Sunday, June 7, 2009

The history of Psychology

So where to start with the research on the history of psychology? what could be a better place to start with other than Wikipedia...cough cough ;/

What I learned through Wikipedia:

Something I already knew - Psychology's historical birth place is Ancient Greece/Greek culture, with psych thought evidenced in Ancient Egypt - something I didn't know (hard to believe since I have a strong passion for everything Egyptian)

Something I didn't give much though too until now is the connection between the disciplines of psychology and philosophy (just between you and I, I get the terminology mucked up from time to time) In fact Philosophy dates back to the ancient Greeks and since then to 1879 Psychology was considered a branch from Philosophy. Apparently it was the German's and the American's in 1879 which considered the Psychology it's own discipline.

Something I had never really considered is everyday life and human behaviours of past civilisations - how they may have suffered from the same types of issues we currently deal with today - and I guess that because of modernity, industrialisation and more recently the information age, they morethan likely would of dealt with issues that we would not even dream about or experience today. For example what the community may have done in ancient Egypt, Greece, China, India in regards to mental illness

So obviously the issue of mental illness and associated behaviours were apparent in ancient cultures and there answer and contingency was clear and logical consideration to humaln psychology. (Makes me wonder what ever the hell happened in the Middle Ages - it's like all humans becamse dumb and thoughless (Ah! control by religion may of been reflected like this on the middle age society)

Talking about the middle ages it was at this time that the middle east practiced clinical and experimental forms of psychology - well apparently they practice what we would call today clinical phsycology and had infastrucuture which would compare to mental hospitals of today.

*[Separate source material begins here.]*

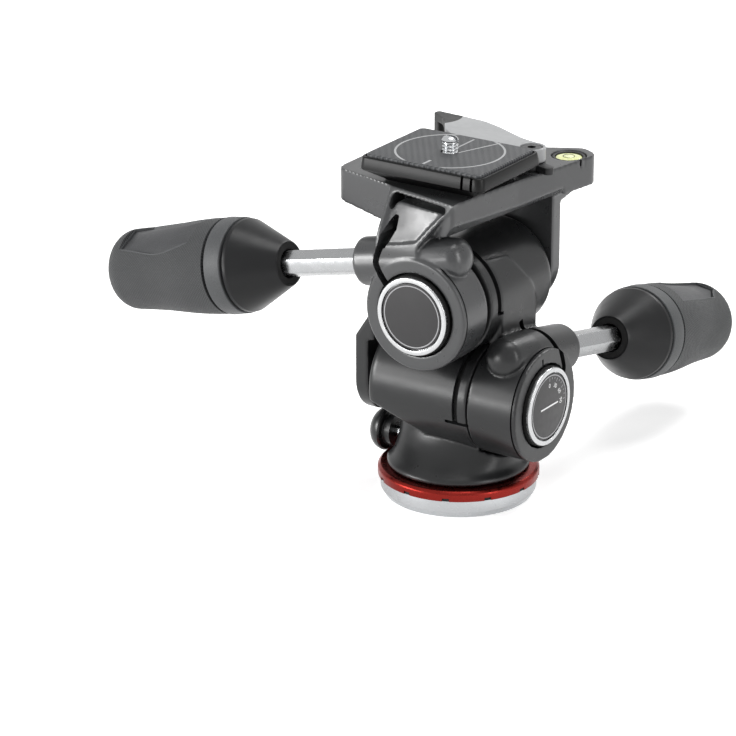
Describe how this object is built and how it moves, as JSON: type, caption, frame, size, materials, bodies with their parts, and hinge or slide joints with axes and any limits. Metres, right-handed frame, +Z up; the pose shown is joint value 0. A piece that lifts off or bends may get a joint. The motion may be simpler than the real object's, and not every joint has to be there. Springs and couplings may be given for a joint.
{
  "type": "three way pan tilt head",
  "caption": "Camera tripod head with separate pan, front tilt and side tilt, clamp handles with sliding grips, index dials and a quick release plate with its lever.",
  "frame": {"origin": "centre of the tripod socket in the base's lower face, on the pan axis", "axes": "+Z up the pan axis; +X along the front tilt axis towards its dial; +Y back along the side tilt axis, away from its dial"},
  "size_m": [0.1896, 0.1874, 0.1413],
  "materials": {
    "anthracite": "satin anthracite paint",
    "platform_grey": "satin grey paint",
    "black_plastic": "matt black",
    "plate_black": "matt black anodised",
    "lever_grey": "satin grey",
    "red_anodised": "satin red anodised",
    "aluminium": "machined",
    "steel": "bright",
    "brass": "plain",
    "nylon": "plain",
    "rubber": "matt grey",
    "vial": "clear yellow green"
  },
  "bodies": {
    "base": {"base_disc": "aluminium", "thread_insert": "brass", "base_ring": "red_anodised", "pan_spindle": "aluminium", "base_screw_1": "steel", "base_screw_2": "steel", "base_screw_3": "steel"},
    "pan_body": {"pan_housing": "anthracite", "pan_retaining_ring": "steel", "pan_thrust_washer": "nylon", "pan_brake_shoe": "brass", "tilt_keeper_washer": "steel", "tilt_keeper_screw": "steel", "tilt_dial_ring": "steel", "tilt_dial": "black_plastic"},
    "pan_lock": {"pan_lock_knob": "anthracite", "pan_lock_screw": "steel"},
    "mid_body": {"mid_bracket": "anthracite", "arm_pivot_pin": "steel", "arm_pivot_screw": "steel", "tilt_clamp_nut": "brass", "side_keeper_washer": "steel", "side_keeper_screw": "steel", "side_dial_ring": "steel", "side_dial": "black_plastic"},
    "tilt_handle": {"tilt_rod": "aluminium", "tilt_rod_washer": "nylon", "tilt_rod_stop": "steel"},
    "tilt_grip_body": {"tilt_grip_sleeve": "black_plastic", "tilt_grip_collar": "anthracite", "tilt_grip": "rubber"},
    "top_body": {"platform_bracket": "platform_grey", "leg_pivot_pin": "steel", "leg_pivot_screw": "steel", "side_clamp_nut": "brass", "level_cup": "black_plastic", "level_vial": "vial", "lever_pivot_screw": "steel", "plate_body": "plate_black", "plate_pad": "rubber"},
    "side_handle": {"side_rod": "aluminium", "side_rod_washer": "nylon", "side_rod_stop": "steel"},
    "side_grip_body": {"side_grip_sleeve": "black_plastic", "side_grip_collar": "anthracite", "side_grip": "rubber"},
    "release_lever": {"quick_release_lever": "lever_grey"},
    "catch_body": {"safety_catch": "black_plastic"},
    "trigger_body": {"trigger_pin": "brass"},
    "camera_screw_body": {"camera_screw": "steel", "screw_fold_ring": "steel"}
  },
  "joints": [
    {"name": "pan", "type": "hinge", "parent": "base", "child": "pan_body", "pos_m": [0, 0, 0], "axis": [0, 0, 1], "continuous": true},
    {"name": "pan_lock_turn", "type": "hinge", "parent": "pan_body", "child": "pan_lock", "pos_m": [-0.028, 0, 0.018], "axis": [-1, 0, 0], "range_deg": [0, 270]},
    {"name": "front_tilt", "type": "hinge", "parent": "pan_body", "child": "mid_body", "pos_m": [0, 0, 0.0424], "axis": [1, 0, 0], "range_deg": [-30, 55]},
    {"name": "side_tilt", "type": "hinge", "parent": "mid_body", "child": "top_body", "pos_m": [0, 0, 0.0804], "axis": [0, 1, 0], "range_deg": [-30, 78]},
    {"name": "tilt_handle_turn", "type": "hinge", "parent": "mid_body", "child": "tilt_handle", "pos_m": [0.0275, 0, 0.0606], "axis": [0, 0.9789, -0.2045], "range_deg": [0, 270]},
    {"name": "side_handle_turn", "type": "hinge", "parent": "top_body", "child": "side_handle", "pos_m": [0, -0.0222, 0.0998], "axis": [-0.9759, 0, -0.2181], "range_deg": [0, 270]},
    {"name": "tilt_grip_slide", "type": "slide", "parent": "tilt_handle", "child": "tilt_grip_body", "axis": [0, -0.9789, 0.2045], "range_m": [0, 0.024]},
    {"name": "side_grip_slide", "type": "slide", "parent": "side_handle", "child": "side_grip_body", "axis": [0.9759, 0, 0.2181], "range_m": [0, 0.033]},
    {"name": "release_lever_turn", "type": "hinge", "parent": "top_body", "child": "release_lever", "pos_m": [0.0146, 0.0262, 0.13], "axis": [0, 0, -1], "range_deg": [0, 55], "stiffness_Nm_per_rad": 0.03, "springref_deg": -20.05},
    {"name": "catch_turn", "type": "hinge", "parent": "top_body", "child": "catch_body", "pos_m": [0.0146, 0.0262, 0.126], "axis": [0, 0, 1], "range_deg": [0, 40]},
    {"name": "trigger_press", "type": "slide", "parent": "top_body", "child": "trigger_body", "axis": [0, 0, -1], "range_m": [0, 0.002], "stiffness_N_per_m": 120, "springref_m": -0.003},
    {"name": "camera_screw_turn", "type": "hinge", "parent": "top_body", "child": "camera_screw_body", "pos_m": [-0.0041, -0.0014, 0.13], "axis": [0, 0, 1], "continuous": true}
  ]
}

AH finally getting somewhere with wikipedia... So we have learned that the psychology that we practice today owes it's roots to the realisation in 1879 that it was a discipline to it's own and the German feller Wilhelm Wundt founded the first lab dedicated to the disciplin. (Somewhere in Leipzig.

Wikipedia also lists "other important early contributors to the field include:
Hermann Ebbinghaus (a pioneer in the study of memory)
William James (the American father of pragmatism)
Ivan Pavlov (who developed the procedures associated with classical conditioning). I know this name and associate it with the behavioural experiments he conducted with dogs, and of course the connections of this type of behavioural theory and learning. The other two - wouldn't have a clue!